We powered along past the cliffs and rounded the Gerakas headland with the protected turtle nesting beach, where no development is allowed and into the wide sweep of Laganas bay. We crossed the mouth of the bay, past two islands that even looked like turtles – the second one called Pelouzo has a small beach that is a protected nesting site for the loggerhead turtles. We passed around the furthest end of the bay and round Keri point where there’s a lighthouse. I’d been here before to see the view from the cliff over the sea, but this time we were looking up at the tall limestone cliffs and into a semicircle of cave with a small beach inside. The water is intensely turquoise and we jumped off the boat and snorkelled around to see the small shoals of fish darting through the water. As we swam into the cave over large round white stones, another small boat, rented from Laganas or the harbour at Keri bobbed up and down, keeping us company.
After everyone had swum around the catamaran and jumped in as many times as they like, we moved back the way we had come past sea arches and small caves that are perfect for a small boat to explore. We stopped again by the sea caves on the Pelouzo island, but Yannis explained that we would not stop on the beach there as it was protected for turtle nests, even though we saw other boats ignoring the ban and landing. It seems that the Government funded National Marine Park is overstretched and does not have the resources to stop local businessmen pushing the boundaries to make a living.

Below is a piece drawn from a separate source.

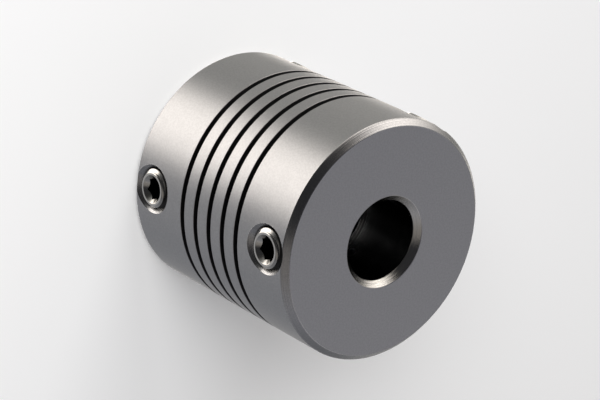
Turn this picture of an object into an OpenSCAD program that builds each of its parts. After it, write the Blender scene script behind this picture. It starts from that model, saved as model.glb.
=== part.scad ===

Last year Yannis and his volunteers counted 800 turtle nests, a decline from the 1000 they counted the previous year and the 1300 of a few years before. As each female turtle may make 2 or 3 nests in different locations, Yannis estimates that there may only be 250-300 female turtles coming to nest in the area now. The statistics didn’t bode well for the turtles – only one in 1000 hatchlings will survive and then will take 25 years to reach maturity before returning to lay eggs on Zante. With estimated numbers dropping so low, it’s no wonder that Yannis feels that every turtles is precious and is angry when he finds turtles that have been injured or even killed in fishermen’s nets or by boat propellers.
I jumped off the boat with my family and enjoyed swimming into the sea caves, although the caves on Pelouzo island were wild and less inviting. Then once again we returned to the boat and the catamaran turned into the bay, moving slowly through the waters, hoping to spot some turtles. There were several other boats around and as on other safaris and whale watching trips I’ve been on, they are in radio contact with each other if they spot any turtles. Although we kept a sharp look-out, we didn’t see any, although on most trips they do spot one or two. Yannis doesn’t guarantee a turtle spotting on his trips, preferring to make the whole day an enjoyable experience with the emphasis on the scenery and the swimming. However, many boats offering shorter trips from Laganas do offer a money back guarantee to see a turtle, which encourages the boats to harass the turtles and pen them in so that people can get a good view.
I would have loved to see some turtles, but was a great day out regardless and I prefer to support the sustainable approach to tourism that Yannis advocates. We returned back to Porto Roma by 4pm feeling relaxed and sun soaked but thankfully not burned. Although these trips are an expensive treat for a family at €50 per adult and €25 for children, I think it’s worth doing something like this once on your holiday, especially if you can be sure that the organisers are taking a responsible approach to conservation. You can book the catamaran tour we took through Nature World Travel in advance – contact details on their website, but be prepared to be flexible on the day, as sometimes trips are postponed when the weather is windy and the seas rough. Shorter trips also run from Laganas, but you should try to book with a responsible operator that respects the rules of the National Marine Park, and doesn’t harass the turtles or venture into prohibited areas of the bay.
Disclosure: Yannis kindly gave me a free place on the boat trip although I paid for my family.